HARGA DI BAWAH SEJUTA BISA NGINTERNET GRATIS.

ponsel murah meriah dari cina, dengan wi-fi

Bahkan sampai empat tahun lalu tak semua orang kantoran tertarik kepada ponsel Symbian dan lainnya, pokoknya ponsel pintar. “Kalo cuma buat ngemail kan bisa di kantor. Buat chatting juga. Gratis,” kata seseorang waktu itu.

Memang tak sedikit yang memakai ponsel bulky ala Nokia Communicator. Ternyata ada juga yang alasan pakainya adalah, “Bisa nyimpen nomor lebih banyak. Ada fitur nulis dan ngedit dokumen kerja.”

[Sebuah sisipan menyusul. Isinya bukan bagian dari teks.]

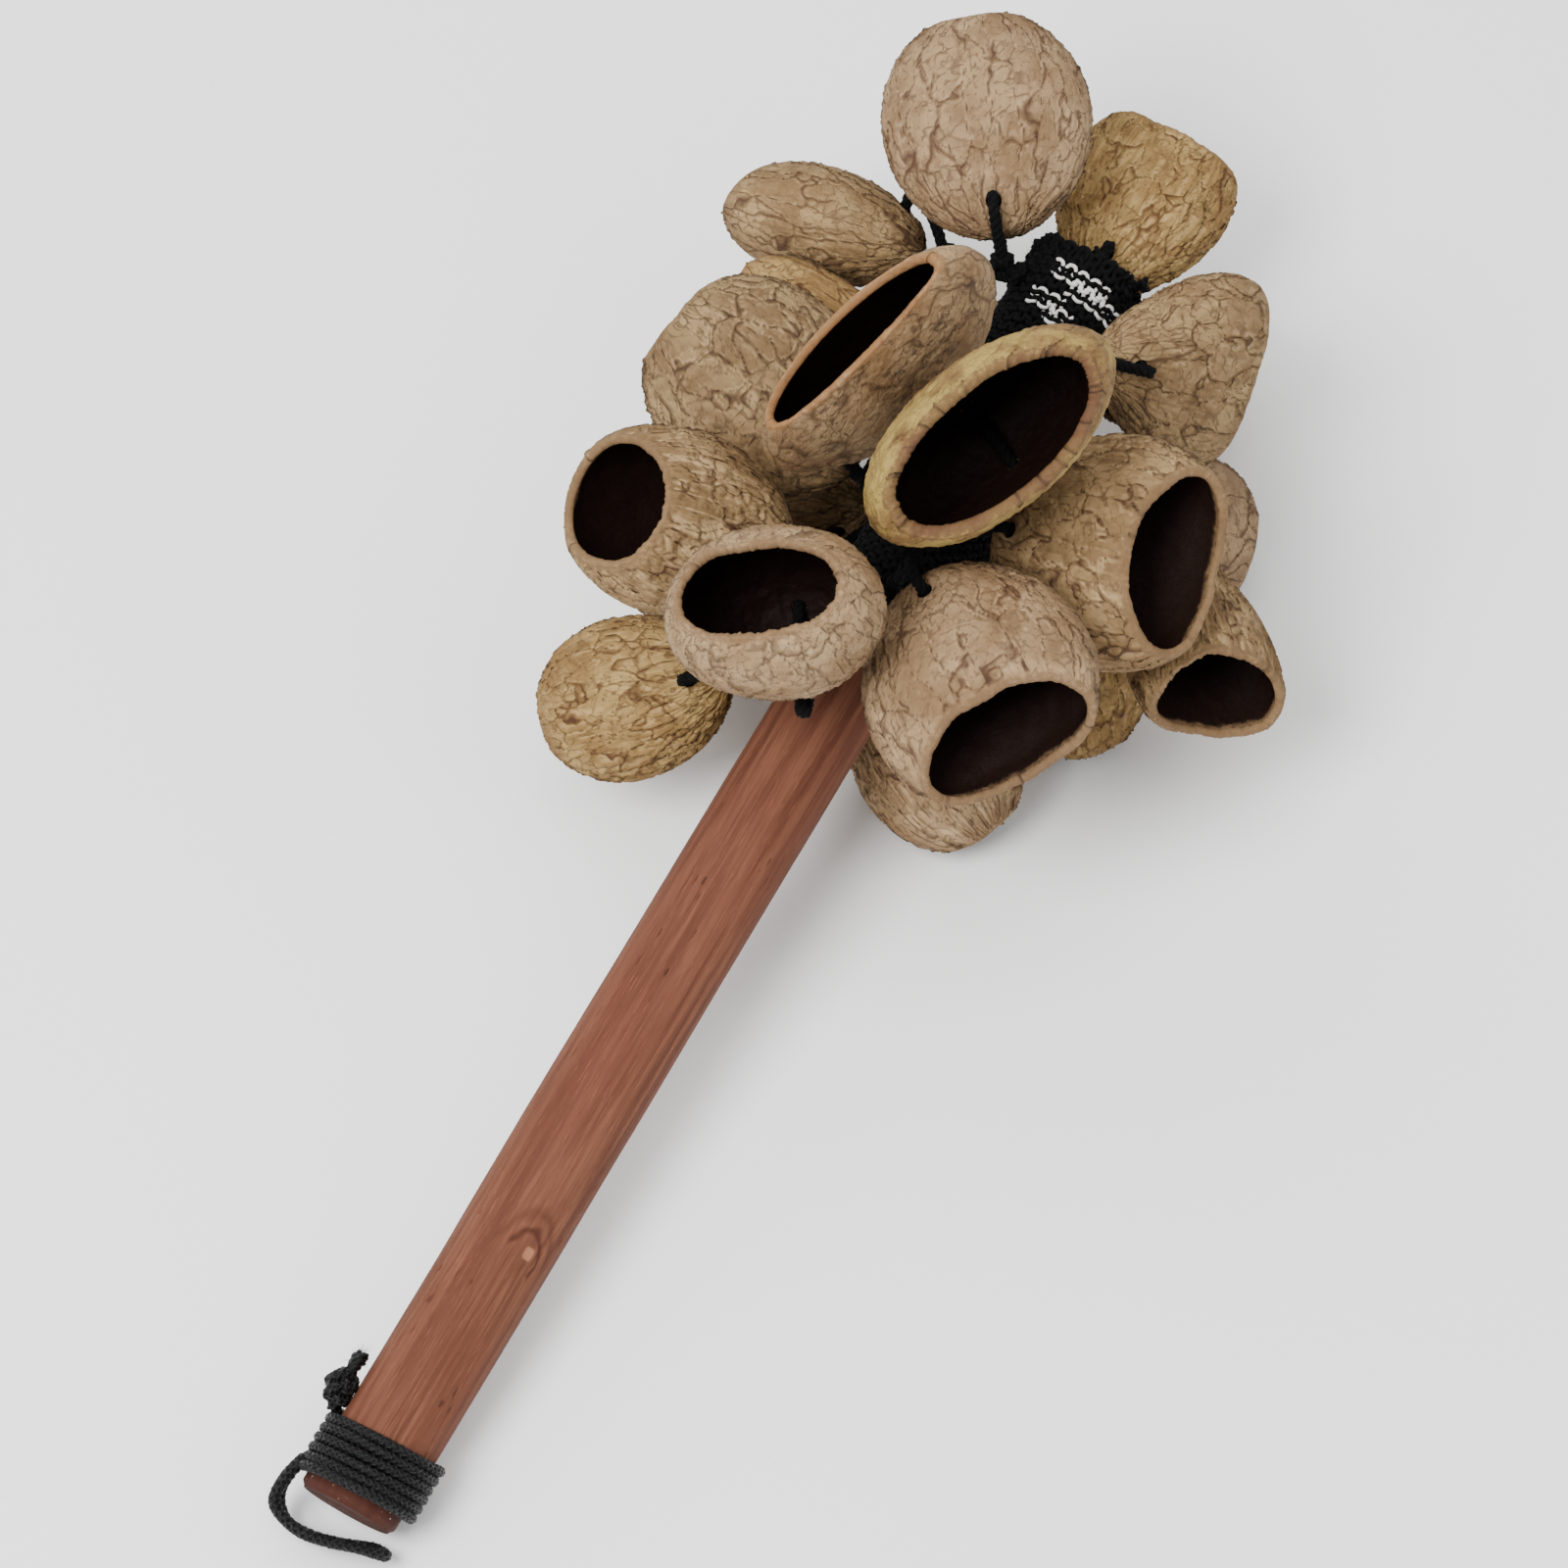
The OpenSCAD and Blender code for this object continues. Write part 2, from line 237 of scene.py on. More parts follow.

Kini semuanya berubah. Internet lebih murah — begitu pula laptop. Operator bersaing banting harga, terutama untuk prabayar. Ponsel juga semakin murah, terutama merek dan buatan Cina, yang bisa didapat dengan harga di bawah Rp 1 juta. Mungkin kini tak ada lagi yang cuma berbangga-bangga dengan ponsel 3G (atau 3,5 G) padahal tak pernah dipakai untuk berinternet.

Cuma itu? Bukan. Ini rumus saktinya: layanan dan killer apps/platforms. Seperti halnya pada desktop/laptop, media sosial menjadi pendorong banyak orang untuk aktif berinternet.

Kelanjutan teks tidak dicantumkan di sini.